What do you think might be the force that disrupts IMDb, in the same way that you disrupted Leonard Maltin’s Movie Guide [the book that ceased publication in 2014].

Disrupted to extinction: Leonard Maltin’s Movie and Video Guide.

The reason that we’ve been here, I believe, for 35 years is we pay very close attention to what the customer needs are. But you also equally have to be able to see what things customers might need but they don’t know yet and build those ahead of that need. If I’m allowed to say so myself, I think we’ve been doing that … We have more than 200 million people access IMDb every month. The rate at which the data is coming in continues to grow, even though we’re 35 years old. In 2024, we added more than 4 million titles. That wasn’t all things made in ’24. We’re still catching up with things from the past.
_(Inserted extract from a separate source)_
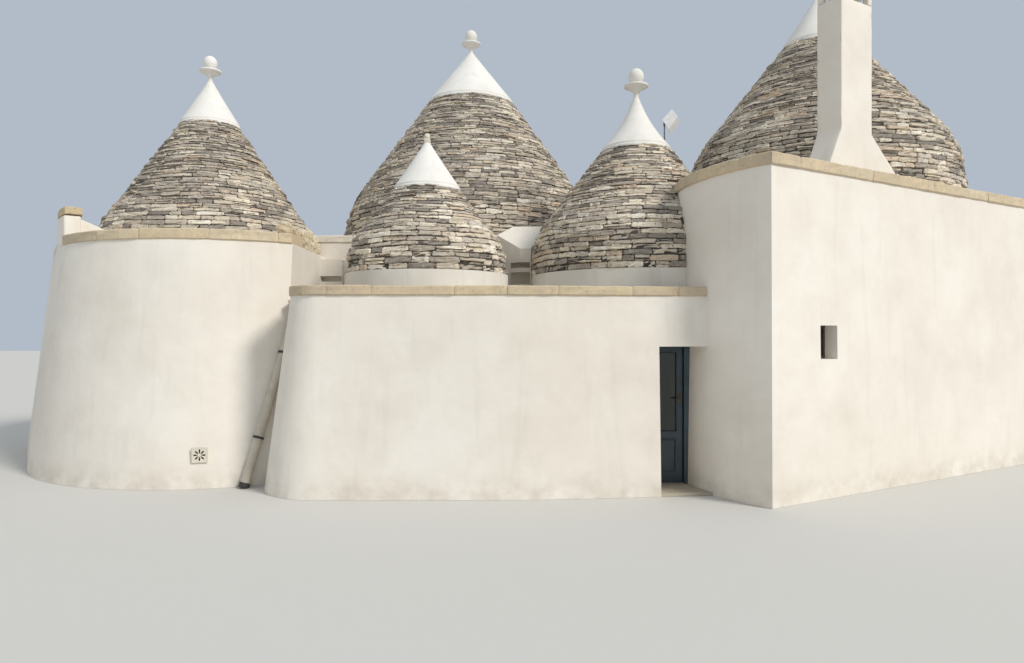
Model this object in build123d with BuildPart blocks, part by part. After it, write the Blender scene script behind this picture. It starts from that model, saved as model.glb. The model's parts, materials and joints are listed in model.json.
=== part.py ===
from build123d import *
import os
from math import atan2, cos, degrees, radians, sin, sqrt, tan

os.makedirs("parts", exist_ok=True)

# The house stands on the level z = 0. +X runs to the right of its front, +Y runs back.
# The origin is the middle of its plan. All lengths are millimetres, all angles degrees.

# Reach of the cutting shapes, larger than the house
far = 40000.0

# Floors, sill and the heights of the four blocks
floor_thickness = 40.0
west_deck_top = 3290.0
centre_deck_top = 2490.0
rear_deck_top = 3520.0
east_deck_top = 3980.0
deck_thickness = 250.0

# Coping and cornice stones round the decks
cornice_thickness = 150.0
coping_thickness = 130.0
kerb_width = 380.0
kerb_overhang = 35.0

# West block: a drum that runs back to the left
west_nose_x = -4990.0
west_nose_y = -890.0
west_base_radius = 2930.0
west_batter = 380.0
west_length = 2000.0
west_heading = 123.4
west_wall_thickness = 700.0
party_x = -3420.0
party_thickness = 700.0

# East block: a long straight front and a rounded flank
east_heading = 31.0
flank_centre_x = 4544.0
flank_centre_y = -3050.0
flank_radius = 2604.0
flank_angle = 44.05
east_front_length = 7406.0
east_depth = 5600.0
east_batter = 50.0
east_wall_thickness = 700.0

# Rear block, with a slanted wall between two roofs
rear_left_x = -3720.0
rear_right_x = 4280.0
rear_front_y = -1160.0
slant_start_x = -20.0
slant_heading = 41.7
slant_reach = 380.0
slant_inner_reach = 180.0
rear_wall_thickness = 600.0
rear_side_thickness = 700.0

# Centre block: a low front between the west and the east block
centre_left_batter = 380.0
centre_front_y = -4410.0
centre_front_batter = 180.0
centre_corner_radius = 800.0
centre_top_corner_radius = 430.0
centre_bend_x = -120.0
centre_bend_angle = 6.5
centre_bend_half = 700.0
centre_recess_gap = 19.4
centre_reach_left = 400.0
centre_reach_right = 780.0
centre_reach_back = 1800.0
centre_wall_thickness = 800.0
centre_left_wall_thickness = 700.0

# Doorway in the centre front, beside the east flank
door_left_x = 1525.0
door_reveal_y = -3600.0
door_height = 1855.0
frame_left_x = 1170.0
frame_post = 70.0
frame_depth = 100.0
frame_right_width = 210.0
leaf_width = 696.0
leaf_thickness = 40.0
leaf_gap = 6.0
leaf_free_gap = 8.0
leaf_floor_gap = 10.0
stile_width = 85.0
glass_bottom = 725.0
glass_thickness = 6.0
panel_recess = 10.0
handle_height = 1160.0
hinge_radius = 9.0
hinge_height = 90.0
hinge_levels = (260.0, 1000.0, 1640.0)
hinge_axis_gap = 3.0
hinge_knuckle_gap = 1.0
hinge_plate_start = 11.0
hinge_plate_width = 64.0
hinge_plate_thickness = 3.0
hinge_pin_radius = 5.0
hinge_pin_clearance = 0.05
hinge_lift = 0.3
kick_rail_height = 168.0
handle_plate_width = 38.0
handle_plate_height = 190.0
handle_plate_thickness = 4.0
handle_stand = 42.0
handle_lever = 105.0
handle_bar_radius = 8.0

# Archways between the rooms
arch_width = 900.0
arch_spring = 1450.0
west_arch_y = -2000.0
rear_arch_x = -1500.0
east_arch_y = -1500.0

# Small deep window in the east front
window_start = 893.0
window_width = 323.0
window_bottom = 1704.0
window_height = 413.0
window_depth = 200.0
window_frame = 35.0

# Cones: their places, their flanks from foot to head, their caps and their shells
cone_kerb_gap = 127.4
west_cone_along = 894.8
west_cone_side = 212.6
west_cone_fullness = 0.821
west_cone_shoulder = 830.0
west_cone_head = (470.0, 2390.0)
west_cap_height = 800.0
west_shell = 320.0
east_cone_along = 4440.0
east_cone_forward = 101.0
east_cone_gap = 19.0
east_cone_fullness = 0.858
east_cone_shoulder = 1396.0
east_cone_head = (560.0, 3100.0)
east_cap_height = 880.0
east_shell = 420.0
back_cone_along = 3835.6
back_cone_gap = 95.7
back_cone_radius = 1450.0
back_cone_fullness = 0.828
back_cone_shoulder = 640.0
back_cone_head = (430.0, 1770.0)
back_cap_height = 980.0
back_shell = 330.0
back_cone_setback = 135.5
great_cone_place = (-1130.0, 1290.0)
great_cone_radius = 2440.0
great_cone_fullness = 0.824
great_cone_shoulder = 1330.0
great_cone_head = (800.0, 3020.0)
great_cap_height = 1030.0
great_shell = 450.0
small_cone_place = (-1580.0, -2360.0)
small_cone_radius = 1160.0
small_cone_fullness = 0.692
small_cone_shoulder = 837.0
small_cone_head = (455.0, 1270.0)
small_cap_height = 700.0
small_shell = 330.0
door_cone_place = (1600.0, -1910.0)
door_cone_radius = 1600.0
door_cone_fullness = 0.875
door_cone_shoulder = 800.0
door_cone_head = (490.0, 1940.0)
door_cap_height = 825.0
door_cap_hollow = (0.41, 0.5)
door_shell = 350.0

# Domes inside the cones, plaster caps and finials
crown_thickness = 380.0
dome_top_radius = 180.0
dome_bulge = (0.66, 0.56)
cap_overhang = 25.0
cap_brim = 45.0
cap_tip_radius = 42.0
cap_hollow = (0.50, 0.5)
finial_neck = 40.0
finial_neck_radius = 35.0
finial_dish = 165.0
finial_dish_radius = 182.0
finial_rim = 34.0
finial_rim_bulge = 8.0
finial_dish_crown = 12.0
finial_ball_radius = 118.0
finial_ball_height = 256.0
finial_ball_seat = 60.0
finial_ball_sink = 12.0
rough_finial_width = 105.0
rough_finial_height = 150.0
finial_taper = 5.0

# Plastered rings under the two cones of the centre block
small_ring_top = 2880.0
door_ring_top = 2900.0
small_ring_radius = 1200.0
door_ring_radius = 1620.0

# Raised pier on the west wall
pier_start = -550.0
pier_length = 620.0
pier_width = 280.0
pier_top = 3865.0
pier_cap_thickness = 130.0
pier_cap_overhang = 25.0
shoulder_width = 620.0
shoulder_length = 300.0
shoulder_start = -300.0
shoulder_drop = 270.0
pier_cap_chamfer = 20.0

# Rain-water hopper and pipe between the west and the centre block
pipe_radius = 60.0
pipe_wall_gap = 41.0
pipe_foot_angle = -67.5
pipe_head_angle = -52.86
pipe_head_height = 2330.0
pipe_front_gap = 77.6
hopper_shift = (10.0, 20.0)
hopper_foot = (136.0, 230.0)
hopper_mouth = (170.0, 270.0)
hopper_height = 150.0
collar_height = 70.0
collar_thickness = 12.0
clip_levels = (0.24, 0.72)
clip_height = 30.0
clip_stem = 24.0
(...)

A good example of listening to customer needs is a few years ago when podcasting took off, we started to see that people, as well as doing movies and shows, are doing podcasts. They’re hosting podcasts, they’re guests on podcasts, they’re writing podcasts. If you’re an IMDb customer, you’re interested in a director, a writer, a cast member, so you’re interested in their work being discussed in podcasts. So we added support for podcasts a couple of years ago, and that’s been a surge in the growth there. So we’re just continually listening to customers to figure out what we need to build next. So IMDb can be the thing that disrupts IMDb.

I imagine that the new Google AI search thing is ripping you off blind?

Not that I’m aware of. There are so many reasons that different customers come to IMDb. So it can be to get an answer to a quick question. But then then they’re like, ‘But wait a minute, where else do I know this actor from?’ They end up on IMDb.

Do you have any nice pics of you beavering away at your computer in the old days?

There isn’t anything, really, two reasons. Number one, no digital photography. If I was a teenager doing that now, we’d have a never-ending supply of photos, but the other reason is I had no idea it would turn into what it has turned into.

IMDb
Lauren and Jeff Bezos with Col Needham’s wife’s sunglasses over Jeff’s left shoulder.

Is there one of you meeting Jeff Bezos?

Definitely not, because that was a quiet meeting in London. But we did have the honour of being at Jeff and Lauren’s wedding in Venice in July. My wife is in the iconic photo that Lauren released on her Instagram. I’ll show you this just for fun … Here we go … I’m gonna zoom in. So that’s Jeff’s bow tie. Those are my wife’s sunglasses.

Cool! Front row seats. I imagine they know how to throw a good party.

They do know how to throw a good party. One of my top-ten life experience, most definitely.